▶ _PROBLEM REQUIREMENTS_
The entries below contain a line with "the push switch" and a line with "# in millimetres, and". Retype exactly everything from the first down to the second, both included, and nothing else.

===============

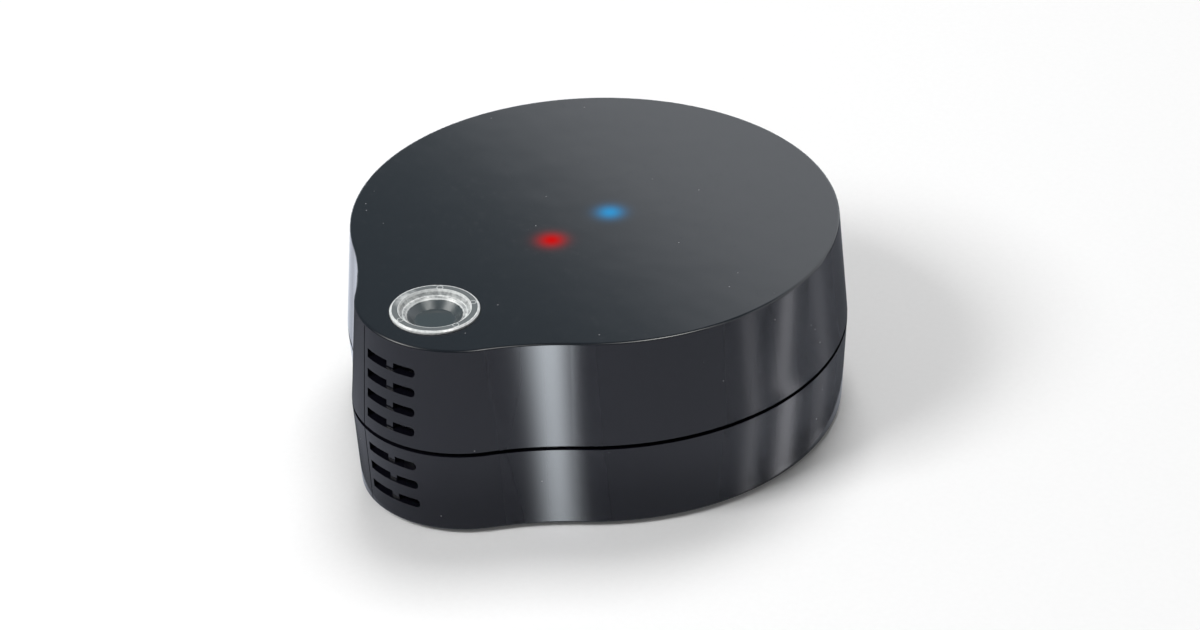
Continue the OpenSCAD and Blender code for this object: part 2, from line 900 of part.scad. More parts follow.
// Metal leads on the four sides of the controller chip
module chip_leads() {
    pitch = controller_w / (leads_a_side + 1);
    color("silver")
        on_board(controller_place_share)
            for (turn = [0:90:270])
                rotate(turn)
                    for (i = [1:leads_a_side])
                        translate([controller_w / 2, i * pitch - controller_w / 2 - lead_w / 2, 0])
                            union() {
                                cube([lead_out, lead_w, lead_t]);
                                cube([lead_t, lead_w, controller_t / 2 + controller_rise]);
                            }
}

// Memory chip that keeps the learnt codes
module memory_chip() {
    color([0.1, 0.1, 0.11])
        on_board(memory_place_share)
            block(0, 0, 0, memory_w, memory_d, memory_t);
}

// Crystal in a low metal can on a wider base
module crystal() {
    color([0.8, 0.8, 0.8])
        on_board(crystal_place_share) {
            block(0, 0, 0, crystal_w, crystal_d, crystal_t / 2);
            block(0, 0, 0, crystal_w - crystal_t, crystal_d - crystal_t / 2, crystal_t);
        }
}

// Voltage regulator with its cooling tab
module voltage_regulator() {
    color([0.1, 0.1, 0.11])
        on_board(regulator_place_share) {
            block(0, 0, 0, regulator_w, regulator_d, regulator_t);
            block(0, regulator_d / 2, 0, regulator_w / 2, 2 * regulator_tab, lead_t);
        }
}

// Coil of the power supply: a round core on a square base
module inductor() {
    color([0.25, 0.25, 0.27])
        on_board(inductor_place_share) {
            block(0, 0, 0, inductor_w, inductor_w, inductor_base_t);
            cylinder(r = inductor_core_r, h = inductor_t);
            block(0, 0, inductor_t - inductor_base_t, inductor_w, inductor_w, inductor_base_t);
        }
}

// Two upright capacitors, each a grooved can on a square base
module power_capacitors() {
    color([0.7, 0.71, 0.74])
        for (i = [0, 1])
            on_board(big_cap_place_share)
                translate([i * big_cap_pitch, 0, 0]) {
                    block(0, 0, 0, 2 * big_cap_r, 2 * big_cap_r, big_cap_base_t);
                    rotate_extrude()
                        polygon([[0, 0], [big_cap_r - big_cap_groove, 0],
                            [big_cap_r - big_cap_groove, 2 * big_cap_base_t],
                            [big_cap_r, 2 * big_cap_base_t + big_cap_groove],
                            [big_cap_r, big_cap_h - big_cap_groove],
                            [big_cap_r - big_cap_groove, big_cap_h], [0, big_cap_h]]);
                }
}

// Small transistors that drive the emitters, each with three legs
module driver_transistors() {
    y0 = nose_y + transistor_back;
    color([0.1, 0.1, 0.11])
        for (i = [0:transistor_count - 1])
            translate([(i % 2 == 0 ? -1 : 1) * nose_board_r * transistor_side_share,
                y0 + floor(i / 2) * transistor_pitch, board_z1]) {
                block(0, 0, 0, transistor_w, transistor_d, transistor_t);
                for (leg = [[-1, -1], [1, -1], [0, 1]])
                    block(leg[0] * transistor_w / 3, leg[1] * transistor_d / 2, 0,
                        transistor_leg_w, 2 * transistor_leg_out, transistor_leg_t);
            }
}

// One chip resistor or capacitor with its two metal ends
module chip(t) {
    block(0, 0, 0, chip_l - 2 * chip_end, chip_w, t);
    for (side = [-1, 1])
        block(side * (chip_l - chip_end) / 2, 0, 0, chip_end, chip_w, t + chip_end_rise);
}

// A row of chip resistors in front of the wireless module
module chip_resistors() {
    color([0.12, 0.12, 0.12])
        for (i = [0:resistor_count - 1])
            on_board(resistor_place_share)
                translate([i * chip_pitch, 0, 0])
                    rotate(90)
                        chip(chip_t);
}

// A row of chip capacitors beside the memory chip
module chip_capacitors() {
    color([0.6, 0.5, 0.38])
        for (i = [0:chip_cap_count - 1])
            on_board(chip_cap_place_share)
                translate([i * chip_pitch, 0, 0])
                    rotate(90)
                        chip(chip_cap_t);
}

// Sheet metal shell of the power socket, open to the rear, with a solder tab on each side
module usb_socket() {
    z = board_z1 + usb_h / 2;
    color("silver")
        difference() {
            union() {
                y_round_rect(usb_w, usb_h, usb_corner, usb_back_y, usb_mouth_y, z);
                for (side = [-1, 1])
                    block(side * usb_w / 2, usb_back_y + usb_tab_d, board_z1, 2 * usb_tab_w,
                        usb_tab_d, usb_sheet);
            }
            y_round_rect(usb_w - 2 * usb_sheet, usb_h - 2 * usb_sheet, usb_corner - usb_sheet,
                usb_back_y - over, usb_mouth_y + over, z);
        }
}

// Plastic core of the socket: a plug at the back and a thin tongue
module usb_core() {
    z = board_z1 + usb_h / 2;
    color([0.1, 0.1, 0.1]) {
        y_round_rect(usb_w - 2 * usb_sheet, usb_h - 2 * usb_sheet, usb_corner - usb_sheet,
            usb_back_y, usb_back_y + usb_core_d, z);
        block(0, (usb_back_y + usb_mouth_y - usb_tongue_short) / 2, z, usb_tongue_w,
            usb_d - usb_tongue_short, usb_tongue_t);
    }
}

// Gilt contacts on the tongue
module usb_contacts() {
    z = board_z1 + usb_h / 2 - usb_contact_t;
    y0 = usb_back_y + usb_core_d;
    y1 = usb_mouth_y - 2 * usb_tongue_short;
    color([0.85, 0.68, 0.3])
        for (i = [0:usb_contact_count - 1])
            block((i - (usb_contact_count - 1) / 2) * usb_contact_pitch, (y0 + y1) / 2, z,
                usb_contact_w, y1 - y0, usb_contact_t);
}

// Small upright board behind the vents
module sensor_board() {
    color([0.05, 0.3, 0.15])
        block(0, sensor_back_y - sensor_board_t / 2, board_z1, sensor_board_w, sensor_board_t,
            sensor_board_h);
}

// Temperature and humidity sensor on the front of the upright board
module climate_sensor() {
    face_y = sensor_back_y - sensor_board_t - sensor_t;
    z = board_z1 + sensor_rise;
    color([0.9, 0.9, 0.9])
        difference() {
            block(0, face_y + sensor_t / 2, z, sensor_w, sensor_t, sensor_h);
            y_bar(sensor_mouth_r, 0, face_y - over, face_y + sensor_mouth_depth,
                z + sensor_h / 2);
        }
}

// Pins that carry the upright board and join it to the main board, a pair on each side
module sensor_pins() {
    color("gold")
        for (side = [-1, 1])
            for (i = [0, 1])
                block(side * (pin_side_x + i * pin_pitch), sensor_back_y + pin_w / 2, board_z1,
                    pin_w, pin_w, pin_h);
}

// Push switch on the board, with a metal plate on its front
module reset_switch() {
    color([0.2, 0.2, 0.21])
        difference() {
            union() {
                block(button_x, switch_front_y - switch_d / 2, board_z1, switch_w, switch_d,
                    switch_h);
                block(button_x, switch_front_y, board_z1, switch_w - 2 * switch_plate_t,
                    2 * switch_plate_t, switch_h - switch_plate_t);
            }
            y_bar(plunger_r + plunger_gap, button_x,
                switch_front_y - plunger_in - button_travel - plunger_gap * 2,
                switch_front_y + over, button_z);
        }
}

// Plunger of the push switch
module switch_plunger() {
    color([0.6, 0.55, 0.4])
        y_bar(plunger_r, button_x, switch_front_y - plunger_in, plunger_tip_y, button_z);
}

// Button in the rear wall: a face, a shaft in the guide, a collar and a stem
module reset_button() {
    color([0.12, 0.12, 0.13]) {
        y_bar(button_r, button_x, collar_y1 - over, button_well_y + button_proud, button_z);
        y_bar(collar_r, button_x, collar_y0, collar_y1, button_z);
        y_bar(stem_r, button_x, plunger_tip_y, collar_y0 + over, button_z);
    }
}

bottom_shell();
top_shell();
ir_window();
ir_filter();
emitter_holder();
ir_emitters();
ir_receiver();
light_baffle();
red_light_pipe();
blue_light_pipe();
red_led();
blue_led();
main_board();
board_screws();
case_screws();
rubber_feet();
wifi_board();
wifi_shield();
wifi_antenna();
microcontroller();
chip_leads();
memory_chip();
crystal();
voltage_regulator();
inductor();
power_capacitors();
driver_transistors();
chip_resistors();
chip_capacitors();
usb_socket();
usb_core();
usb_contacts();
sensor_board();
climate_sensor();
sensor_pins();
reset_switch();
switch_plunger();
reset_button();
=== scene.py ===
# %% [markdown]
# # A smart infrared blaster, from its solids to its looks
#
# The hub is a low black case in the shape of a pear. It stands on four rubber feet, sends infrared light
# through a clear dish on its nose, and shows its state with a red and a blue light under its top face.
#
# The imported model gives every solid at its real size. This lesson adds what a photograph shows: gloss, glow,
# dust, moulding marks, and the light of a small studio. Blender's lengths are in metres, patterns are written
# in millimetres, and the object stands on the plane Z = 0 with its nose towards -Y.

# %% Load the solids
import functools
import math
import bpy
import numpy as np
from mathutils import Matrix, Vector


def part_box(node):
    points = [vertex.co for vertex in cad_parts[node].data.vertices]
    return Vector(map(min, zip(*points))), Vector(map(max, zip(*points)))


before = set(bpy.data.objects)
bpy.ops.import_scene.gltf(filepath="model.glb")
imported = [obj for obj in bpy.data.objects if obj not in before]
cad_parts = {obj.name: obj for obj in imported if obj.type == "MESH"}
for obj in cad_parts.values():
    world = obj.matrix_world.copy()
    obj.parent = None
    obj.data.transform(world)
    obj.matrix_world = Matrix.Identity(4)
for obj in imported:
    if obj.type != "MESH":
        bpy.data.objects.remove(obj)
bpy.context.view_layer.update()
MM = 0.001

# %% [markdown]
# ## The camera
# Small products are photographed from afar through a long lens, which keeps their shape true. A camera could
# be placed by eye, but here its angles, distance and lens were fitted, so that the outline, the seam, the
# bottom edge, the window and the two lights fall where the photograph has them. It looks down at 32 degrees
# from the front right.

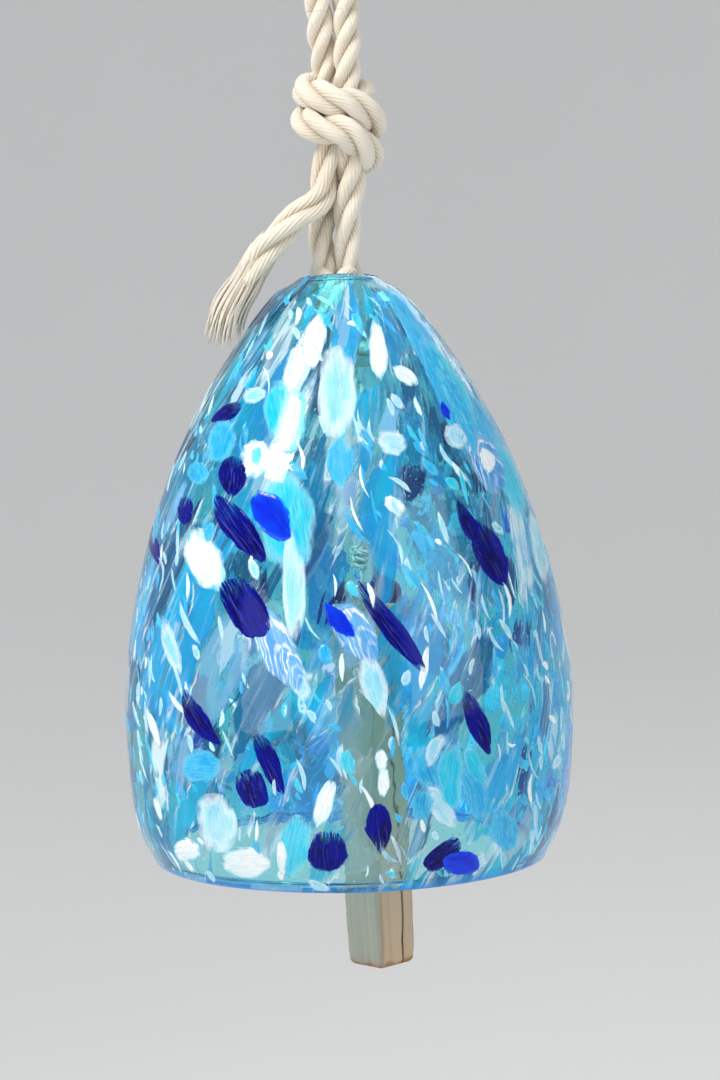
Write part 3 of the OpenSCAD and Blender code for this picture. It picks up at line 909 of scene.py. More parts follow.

===============

▶ _FINAL ANSWER_
// Plunger of the push switch
module switch_plunger() {
    color([0.6, 0.55, 0.4])
        y_bar(plunger_r, button_x, switch_front_y - plunger_in, plunger_tip_y, button_z);
}

// Button in the rear wall: a face, a shaft in the guide, a collar and a stem
module reset_button() {
    color([0.12, 0.12, 0.13]) {
        y_bar(button_r, button_x, collar_y1 - over, button_well_y + button_proud, button_z);
        y_bar(collar_r, button_x, collar_y0, collar_y1, button_z);
        y_bar(stem_r, button_x, plunger_tip_y, collar_y0 + over, button_z);
    }
}

bottom_shell();
top_shell();
ir_window();
ir_filter();
emitter_holder();
ir_emitters();
ir_receiver();
light_baffle();
red_light_pipe();
blue_light_pipe();
red_led();
blue_led();
main_board();
board_screws();
case_screws();
rubber_feet();
wifi_board();
wifi_shield();
wifi_antenna();
microcontroller();
chip_leads();
memory_chip();
crystal();
voltage_regulator();
inductor();
power_capacitors();
driver_transistors();
chip_resistors();
chip_capacitors();
usb_socket();
usb_core();
usb_contacts();
sensor_board();
climate_sensor();
sensor_pins();
reset_switch();
switch_plunger();
reset_button();
=== scene.py ===
# %% [markdown]
# # A smart infrared blaster, from its solids to its looks
#
# The hub is a low black case in the shape of a pear. It stands on four rubber feet, sends infrared light
# through a clear dish on its nose, and shows its state with a red and a blue light under its top face.
#
# The imported model gives every solid at its real size. This lesson adds what a photograph shows: gloss, glow,
# dust, moulding marks, and the light of a small studio. Blender's lengths are in metres, patterns are written
# in millimetres, and the object stands on the plane Z = 0 with its nose towards -Y.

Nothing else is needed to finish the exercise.